The TMC was last updated around 2004, DeBenedictis said, and now has control over about 550 intersections. Central computers and human observers can see, control and intercede in the workings of all of those lights directly from the TMC.

Burgess said the program began in the 1970s as a trial run using newfound computer technology. It was an innovative effort and proved valuable enough to stick around and get bigger.

“We used a computer system along Mass Ave and that was our first trial,” he said. “It was only 18 intersections back then and there were no cameras.”

Slowly but surely, the TMC has expanded greatly over time – especially in the last 10 years when its gone from 12 cameras in 2000 to around 250 today.

DeBenedictis said they take every opportunity the can to lay their cables under the street and install cameras at intersections. The most expansive and difficult part is to get the cables underground and hooked into the TMC communications system.

Often, he said, they’ll take advantage of a reconstruction project to expand into key areas of the neighborhoods. One example of that is on Dorchester Avenue in Dorchester where the TMC expanded out several miles when that roadway was reconstructed – now allowing them to control the signals there.

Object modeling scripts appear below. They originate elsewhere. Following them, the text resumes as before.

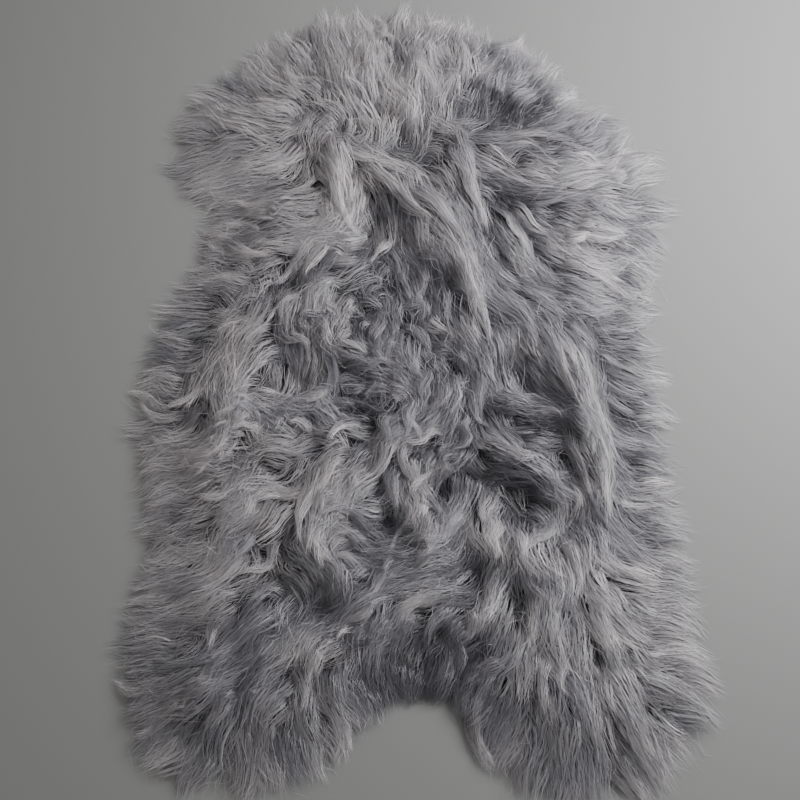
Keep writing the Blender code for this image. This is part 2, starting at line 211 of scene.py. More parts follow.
PATCHES = tuple(
    Patch(*row)
    for row in (
        # broad parts: partly the wool's own tone, partly painted light and shade
        (380, 60, 0.110, 0.50),  # the neck
        (352, 150, 0.045, 0.28),  # beside the neck
        (255, 250, 0.045, 0.20),  # behind the left foreleg
        (250, 490, 0.060, 0.12),  # before the left haunch
        (240, 130, 0.075, 0.44),  # the left foreleg
        (590, 215, 0.080, 0.06),  # the right shoulder
        (215, 420, 0.100, 0.42),  # the left flank
        (390, 340, 0.080, -0.03),  # the middle of the back
        (600, 430, 0.070, -0.08),  # the right flank
        (210, 680, 0.080, 0.16),  # the left hind leg
        (376, 690, 0.028, -0.24),  # its inner side
        (645, 640, 0.050, 0.14),  # the right hind leg
        (450, 690, 0.050, -0.20),  # the root of the tail
        # paler and darker places: the wool's own tone, and painted light and shade on the folds
        (335, 175, 0.034, 0.70), (362, 178, 0.020, 0.45), (425, 225, 0.018, 0.50),
        (455, 262, 0.014, 0.35), (225, 322, 0.024, 0.32), (425, 522, 0.020, 0.28),
        (425, 620, 0.018, 0.28), (522, 622, 0.016, 0.30), (275, 560, 0.020, 0.22),
        (470, 470, 0.020, -0.16), (325, 625, 0.020, -0.16), (465, 160, 0.020, -0.16),
        (300, 75, 0.030, 0.30), (585, 265, 0.030, 0.25), (580, 335, 0.020, -0.25),
        (480, 460, 0.020, 0.10), (230, 260, 0.050, 0.22), (200, 560, 0.050, 0.25),
        (550, 550, 0.050, 0.20), (640, 610, 0.045, 0.28), (500, 620, 0.022, 0.35),
        (425, 675, 0.030, -0.40), (560, 590, 0.030, -0.20), (560, 300, 0.030, -0.15),
        (225, 420, 0.030, -0.28), (340, 610, 0.030, -0.25), (225, 660, 0.030, -0.20),
        (460, 215, 0.030, -0.20), (275, 350, 0.020, -0.25),
        # hollows where the locks part: lowered, and darkened with painted shade
        (478, 104, 0.015, -0.55, 0.012), (505, 107, 0.018, -0.60, 0.012),
        (535, 108, 0.015, -0.50, 0.010), (505, 200, 0.012, -0.65, 0.020),
        (522, 222, 0.008, -0.45, 0.012), (534, 248, 0.008, -0.45, 0.012),
        (542, 276, 0.009, -0.45, 0.012), (392, 144, 0.013, -0.25, 0.010),
        (394, 210, 0.014, -0.15, 0.007), (445, 275, 0.014, -0.28, 0.010),
        (285, 280, 0.012, -0.22, 0.010), (300, 380, 0.016, -0.18, 0.010),
        (265, 395, 0.010, -0.20, 0.010), (360, 380, 0.010, -0.20, 0.010),
        (450, 365, 0.012, -0.22, 0.010), (392, 525, 0.012, -0.25, 0.012),
        (440, 488, 0.010, -0.22, 0.010), (246, 528, 0.012, -0.15, 0.008),
        (315, 600, 0.020, -0.20, 0.010), (530, 480, 0.018, -0.22, 0.010),
        (570, 430, 0.014, -0.20, 0.008), (455, 640, 0.020, -0.18, 0.008),
        (502, 358, 0.012, -0.22, 0.010), (475, 565, 0.020, -0.35, 0.008),
        (515, 420, 0.018, -0.40, 0.012), (566, 400, 0.010, -0.25, 0.008),
        (490, 410, 0.010, -0.30, 0.010), (377, 487, 0.009, -0.25, 0.010),
        (460, 443, 0.009, -0.22, 0.008), (317, 453, 0.008, -0.25, 0.010),
        (338, 126, 0.007, -0.30, 0.010),
    )
)


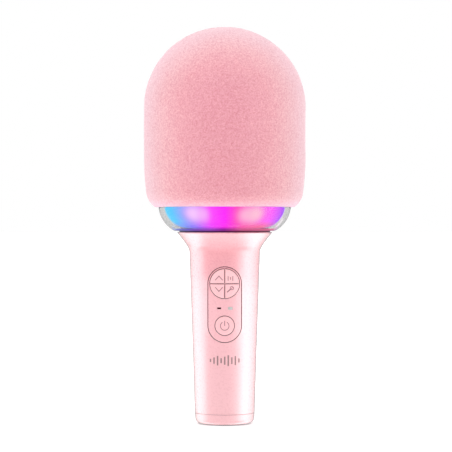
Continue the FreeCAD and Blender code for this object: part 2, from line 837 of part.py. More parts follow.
DRIVER_SECTIONS = {
    "speaker_top_plate": rect(7.0, 134.5, 14.0, 136.5),
    "speaker_magnet": rect(8.6, 128.5, dims.magnet_rad, 134.45),
    "speaker_yoke": [
        (0, 126.0), (13.6, 126.0), (13.6, 128.45), (5.5, 128.45), (5.5, 136.4), (0, 136.4),
    ],
    "voice_coil": rect(6.0, 130.6, dims.coil_rad, 139.6),
    "speaker_cone": [
        (dims.coil_rad + 0.05, 139.2),
        (dims.coil_rad + 0.5, 139.0),
        (17.5, 145.75),
        (dims.cone_rad, 145.75),
        (dims.cone_rad, 146.2),
        (17.2, 146.2),
        (dims.coil_rad + 0.05, 139.75),
    ],
    "dust_cap": [
        (0, DUST_CENTRE_Z + DUST_INNER),
        (
            DUST_INNER_EDGE,
            DUST_CENTRE_Z + math.sqrt(DUST_INNER**2 - DUST_INNER_EDGE**2),
            DUST_INNER,
            CW,
        ),
        (DUST_EDGE, DUST_CENTRE_Z + math.sqrt(DUST_RAD**2 - DUST_EDGE**2)),
        (0, DUST_CENTRE_Z + DUST_RAD, DUST_RAD, CCW),
    ],
    "speaker_surround": [
        (17.4, 146.25), (18.5, 146.25), (18.9, 146.7), (20.2, 147.65, 1.15, CW),
        (21.5, 147.65), (21.5, 148.0), (20.4, 148.0), (18.45, 146.65, 1.75, CCW),
        (17.4, 146.6),
    ],
    "speaker_spider": [
        (6.6, 138.1), (8.2, 138.1), (8.8, 137.75), (9.6, 138.35),
        (10.4, 137.75), (11.2, 138.35), (12.0, 137.85), (13.3, 137.85),
        (13.3, 138.15), (12.1, 138.15), (11.2, 138.7), (10.4, 138.1),
        (9.6, 138.7), (8.8, 138.1), (8.3, 138.4), (6.6, 138.4),
    ],
}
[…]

Even with expansion, there is only so much that can be done.

DeBenedictis and Burgess said that during this year’s record snow, there were times when they saw that the intersections couldn’t be helped, and police officers had to be called in to move traffic and calm the nerves of drivers stuck in complete gridlock.

But even in those situations, the TMC proved helpful in being able to spot bad intersections and prioritize them for snow removal crews.

“We were able to compile a list of hot spots for the snow removal crews to get to at night,” said Burgess. “That allowed them to set priorities and make a real difference, and it just goes to show another way this system can be helpful.”